WHAT IS NEEDED:
Print the data exactly as it is given, please.

SUPPLIED INFORMATION:
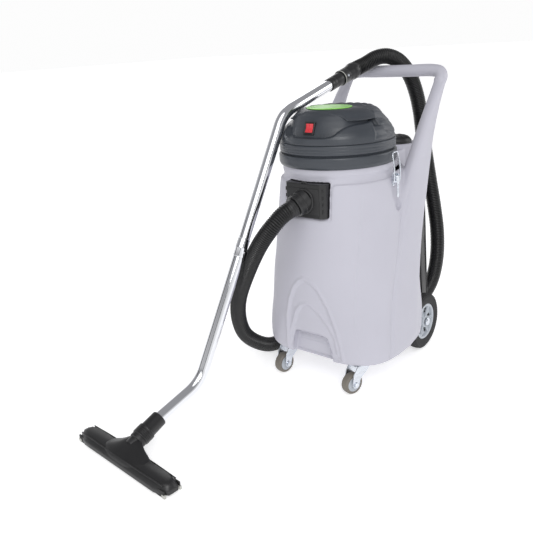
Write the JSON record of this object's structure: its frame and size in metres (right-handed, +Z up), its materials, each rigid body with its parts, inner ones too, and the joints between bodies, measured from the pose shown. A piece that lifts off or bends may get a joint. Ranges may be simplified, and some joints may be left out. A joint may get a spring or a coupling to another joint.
{
  "type": "trolley wet and dry suction cleaner",
  "caption": "Moulded suction-cleaner tank on a four-wheel trolley with push handle, lift-off motor head, toggle latches, ribbed hose, chrome wand and floor squeegee tool.",
  "frame": {"origin": "on the floor, in the middle of the footprint of everything but the hose and the mains lead", "axes": "+Z up; -Y is the front of the machine, where the suction inlet and the floor tool are; +X is its right-hand side as seen from the front camera, the side of the stored tool"},
  "size_m": [0.6741, 1.5094, 1.1103],
  "materials": {
    "shell": "lightly textured roto-moulded polyethylene, pale lilac grey",
    "head": "fine-textured dark slate grey moulding",
    "black_plastic": "satin black moulding",
    "black_rubber": "matt black rubber",
    "hose": "ribbed black hose",
    "badge": "pale lime green, plain",
    "rocker": "translucent red, lit",
    "zinc": "bright zinc plate",
    "steel": "plain steel bar",
    "chrome": "bright chrome tube",
    "aluminium": "pressed sheet",
    "motor": "grey motor casing",
    "float": "white moulding",
    "tyre": "matt black tyre",
    "rim": "light grey moulding",
    "caster_tread": "grey-brown non-marking rubber",
    "squeegee": "soft black blade rubber",
    "mesh": "black knotted net"
  },
  "bodies": {
    "root": {"tank_shell": "shell", "push_handle": "shell", "tower_cap": "black_plastic", "cable_gland": "black_rubber", "cable_hook": "black_plastic", "inlet_block": "black_plastic", "inlet_socket": "black_plastic", "inlet_cuff": "black_plastic", "inlet_deflector": "black_plastic", "rear_axle": "steel", "axle_cap_right": "rim", "axle_cap_left": "rim", "caster_plate_right": "zinc", "caster_plate_left": "zinc", "latch_bracket_right": "zinc", "latch_bracket_left": "zinc", "wand_lower": "chrome", "wand_upper": "chrome", "wand_cuff": "black_plastic", "hose_cuff": "black_plastic", "tool_body": "black_plastic", "squeegee_front": "squeegee", "squeegee_rear": "squeegee", "stored_tool_bar": "black_plastic", "stored_tool_neck": "black_plastic", "mesh_bag": "mesh", "lead_upper": "black_rubber", "lead_hank": "black_rubber", "lead_tail": "black_rubber", "mains_plug": "black_rubber", "suction_hose": "hose"},
    "rear_wheel_right": {"rear_tyre_right": "tyre", "rear_rim_right": "rim"},
    "rear_wheel_left": {"rear_tyre_left": "tyre", "rear_rim_left": "rim"},
    "caster_right": {"caster_fork_right": "zinc", "caster_axle_right": "zinc"},
    "caster_left": {"caster_fork_left": "zinc", "caster_axle_left": "zinc"},
    "caster_wheel_right": {"caster_tread_right": "caster_tread", "caster_hub_right": "rim"},
    "caster_wheel_left": {"caster_tread_left": "caster_tread", "caster_hub_left": "rim"},
    "motor_head": {"head_collar": "head", "head_seal": "black_rubber", "head_base": "black_plastic", "motor_band": "head", "dome_cover": "head", "badge_plate": "badge", "switch_bezel": "black_plastic", "vacuum_motor": "motor", "float_cage": "black_plastic"},
    "rocker": {"rocker_switch": "rocker"},
    "fan": {"motor_fan": "aluminium"},
    "float": {"float_ball": "float"},
    "lever_right": {"latch_lever_right": "zinc"},
    "lever_left": {"latch_lever_left": "zinc"},
    "bail_right": {"latch_bail_right": "zinc"},
    "bail_left": {"latch_bail_left": "zinc"}
  },
  "joints": [
    {"name": "rear_wheel_right_spin", "type": "hinge", "parent": "root", "child": "rear_wheel_right", "pos_m": [0.257, 0.499, 0.108], "axis": [1, 0, 0], "continuous": true},
    {"name": "rear_wheel_left_spin", "type": "hinge", "parent": "root", "child": "rear_wheel_left", "pos_m": [-0.087, 0.499, 0.108], "axis": [1, 0, 0], "continuous": true},
    {"name": "caster_right_swivel", "type": "hinge", "parent": "root", "child": "caster_right", "pos_m": [0.233, 0.086, 0.106], "axis": [0, 0, 1], "continuous": true},
    {"name": "caster_right_roll", "type": "hinge", "parent": "caster_right", "child": "caster_wheel_right", "pos_m": [0.22189, 0.04966, 0.0375], "axis": [0.9563, -0.2924, 0], "continuous": true},
    {"name": "caster_left_swivel", "type": "hinge", "parent": "root", "child": "caster_left", "pos_m": [-0.063, 0.086, 0.106], "axis": [0, 0, 1], "continuous": true},
    {"name": "caster_left_roll", "type": "hinge", "parent": "caster_left", "child": "caster_wheel_left", "pos_m": [-0.06829, 0.04837, 0.0375], "axis": [0.9903, -0.1392, 0], "continuous": true},
    {"name": "head_lift", "type": "slide", "parent": "root", "child": "motor_head", "axis": [0, 0, 1], "range_m": [0, 0.005]},
    {"name": "rocker_tilt", "type": "hinge", "parent": "motor_head", "child": "rocker", "pos_m": [0.085, 0.05176, 0.89163], "axis": [1, 0, 0], "range_deg": [-9, 9]},
    {"name": "fan_spin", "type": "hinge", "parent": "motor_head", "child": "fan", "pos_m": [0.085, 0.204, 0.83], "axis": [0, 0, 1], "continuous": true},
    {"name": "float_rise", "type": "slide", "parent": "motor_head", "child": "float", "axis": [0, 0, 1], "range_m": [0, 0.045]},
    {"name": "latch_right_lever", "type": "hinge", "parent": "root", "child": "lever_right", "pos_m": [0.292, 0.229, 0.722], "axis": [0, -1, 0], "range_deg": [0, 100]},
    {"name": "latch_right_bail", "type": "hinge", "parent": "lever_right", "child": "bail_right", "pos_m": [0.294, 0.229, 0.708], "axis": [0, -1, 0], "range_deg": [-100, 0]},
    {"name": "latch_left_lever", "type": "hinge", "parent": "root", "child": "lever_left", "pos_m": [-0.122, 0.229, 0.722], "axis": [0, 1, 0], "range_deg": [0, 100]},
    {"name": "latch_left_bail", "type": "hinge", "parent": "lever_left", "child": "bail_left", "pos_m": [-0.124, 0.229, 0.708], "axis": [0, 1, 0], "range_deg": [-100, 0]}
  ],
  "couplings": [
    {"joint": "latch_right_bail", "follows": "latch_right_lever", "ratio": -1},
    {"joint": "latch_left_bail", "follows": "latch_left_lever", "ratio": -1}
  ]
}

WRITTEN RESPONSE:
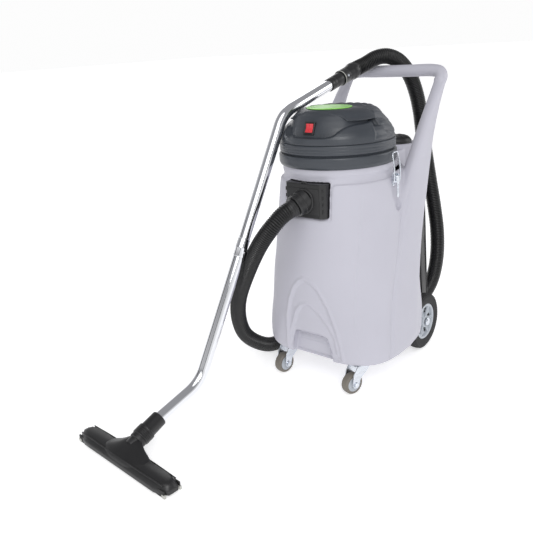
Write the JSON record of this object's structure: its frame and size in metres (right-handed, +Z up), its materials, each rigid body with its parts, inner ones too, and the joints between bodies, measured from the pose shown. A piece that lifts off or bends may get a joint. Ranges may be simplified, and some joints may be left out. A joint may get a spring or a coupling to another joint.
{
  "type": "trolley wet and dry suction cleaner",
  "caption": "Moulded suction-cleaner tank on a four-wheel trolley with push handle, lift-off motor head, toggle latches, ribbed hose, chrome wand and floor squeegee tool.",
  "frame": {"origin": "on the floor, in the middle of the footprint of everything but the hose and the mains lead", "axes": "+Z up; -Y is the front of the machine, where the suction inlet and the floor tool are; +X is its right-hand side as seen from the front camera, the side of the stored tool"},
  "size_m": [0.6741, 1.5094, 1.1103],
  "materials": {
    "shell": "lightly textured roto-moulded polyethylene, pale lilac grey",
    "head": "fine-textured dark slate grey moulding",
    "black_plastic": "satin black moulding",
    "black_rubber": "matt black rubber",
    "hose": "ribbed black hose",
    "badge": "pale lime green, plain",
    "rocker": "translucent red, lit",
    "zinc": "bright zinc plate",
    "steel": "plain steel bar",
    "chrome": "bright chrome tube",
    "aluminium": "pressed sheet",
    "motor": "grey motor casing",
    "float": "white moulding",
    "tyre": "matt black tyre",
    "rim": "light grey moulding",
    "caster_tread": "grey-brown non-marking rubber",
    "squeegee": "soft black blade rubber",
    "mesh": "black knotted net"
  },
  "bodies": {
    "root": {"tank_shell": "shell", "push_handle": "shell", "tower_cap": "black_plastic", "cable_gland": "black_rubber", "cable_hook": "black_plastic", "inlet_block": "black_plastic", "inlet_socket": "black_plastic", "inlet_cuff": "black_plastic", "inlet_deflector": "black_plastic", "rear_axle": "steel", "axle_cap_right": "rim", "axle_cap_left": "rim", "caster_plate_right": "zinc", "caster_plate_left": "zinc", "latch_bracket_right": "zinc", "latch_bracket_left": "zinc", "wand_lower": "chrome", "wand_upper": "chrome", "wand_cuff": "black_plastic", "hose_cuff": "black_plastic", "tool_body": "black_plastic", "squeegee_front": "squeegee", "squeegee_rear": "squeegee", "stored_tool_bar": "black_plastic", "stored_tool_neck": "black_plastic", "mesh_bag": "mesh", "lead_upper": "black_rubber", "lead_hank": "black_rubber", "lead_tail": "black_rubber", "mains_plug": "black_rubber", "suction_hose": "hose"},
    "rear_wheel_right": {"rear_tyre_right": "tyre", "rear_rim_right": "rim"},
    "rear_wheel_left": {"rear_tyre_left": "tyre", "rear_rim_left": "rim"},
    "caster_right": {"caster_fork_right": "zinc", "caster_axle_right": "zinc"},
    "caster_left": {"caster_fork_left": "zinc", "caster_axle_left": "zinc"},
    "caster_wheel_right": {"caster_tread_right": "caster_tread", "caster_hub_right": "rim"},
    "caster_wheel_left": {"caster_tread_left": "caster_tread", "caster_hub_left": "rim"},
    "motor_head": {"head_collar": "head", "head_seal": "black_rubber", "head_base": "black_plastic", "motor_band": "head", "dome_cover": "head", "badge_plate": "badge", "switch_bezel": "black_plastic", "vacuum_motor": "motor", "float_cage": "black_plastic"},
    "rocker": {"rocker_switch": "rocker"},
    "fan": {"motor_fan": "aluminium"},
    "float": {"float_ball": "float"},
    "lever_right": {"latch_lever_right": "zinc"},
    "lever_left": {"latch_lever_left": "zinc"},
    "bail_right": {"latch_bail_right": "zinc"},
    "bail_left": {"latch_bail_left": "zinc"}
  },
  "joints": [
    {"name": "rear_wheel_right_spin", "type": "hinge", "parent": "root", "child": "rear_wheel_right", "pos_m": [0.257, 0.499, 0.108], "axis": [1, 0, 0], "continuous": true},
    {"name": "rear_wheel_left_spin", "type": "hinge", "parent": "root", "child": "rear_wheel_left", "pos_m": [-0.087, 0.499, 0.108], "axis": [1, 0, 0], "continuous": true},
    {"name": "caster_right_swivel", "type": "hinge", "parent": "root", "child": "caster_right", "pos_m": [0.233, 0.086, 0.106], "axis": [0, 0, 1], "continuous": true},
    {"name": "caster_right_roll", "type": "hinge", "parent": "caster_right", "child": "caster_wheel_right", "pos_m": [0.22189, 0.04966, 0.0375], "axis": [0.9563, -0.2924, 0], "continuous": true},
    {"name": "caster_left_swivel", "type": "hinge", "parent": "root", "child": "caster_left", "pos_m": [-0.063, 0.086, 0.106], "axis": [0, 0, 1], "continuous": true},
    {"name": "caster_left_roll", "type": "hinge", "parent": "caster_left", "child": "caster_wheel_left", "pos_m": [-0.06829, 0.04837, 0.0375], "axis": [0.9903, -0.1392, 0], "continuous": true},
    {"name": "head_lift", "type": "slide", "parent": "root", "child": "motor_head", "axis": [0, 0, 1], "range_m": [0, 0.005]},
    {"name": "rocker_tilt", "type": "hinge", "parent": "motor_head", "child": "rocker", "pos_m": [0.085, 0.05176, 0.89163], "axis": [1, 0, 0], "range_deg": [-9, 9]},
    {"name": "fan_spin", "type": "hinge", "parent": "motor_head", "child": "fan", "pos_m": [0.085, 0.204, 0.83], "axis": [0, 0, 1], "continuous": true},
    {"name": "float_rise", "type": "slide", "parent": "motor_head", "child": "float", "axis": [0, 0, 1], "range_m": [0, 0.045]},
    {"name": "latch_right_lever", "type": "hinge", "parent": "root", "child": "lever_right", "pos_m": [0.292, 0.229, 0.722], "axis": [0, -1, 0], "range_deg": [0, 100]},
    {"name": "latch_right_bail", "type": "hinge", "parent": "lever_right", "child": "bail_right", "pos_m": [0.294, 0.229, 0.708], "axis": [0, -1, 0], "range_deg": [-100, 0]},
    {"name": "latch_left_lever", "type": "hinge", "parent": "root", "child": "lever_left", "pos_m": [-0.122, 0.229, 0.722], "axis": [0, 1, 0], "range_deg": [0, 100]},
    {"name": "latch_left_bail", "type": "hinge", "parent": "lever_left", "child": "bail_left", "pos_m": [-0.124, 0.229, 0.708], "axis": [0, 1, 0], "range_deg": [-100, 0]}
  ],
  "couplings": [
    {"joint": "latch_right_bail", "follows": "latch_right_lever", "ratio": -1},
    {"joint": "latch_left_bail", "follows": "latch_left_lever", "ratio": -1}
  ]
}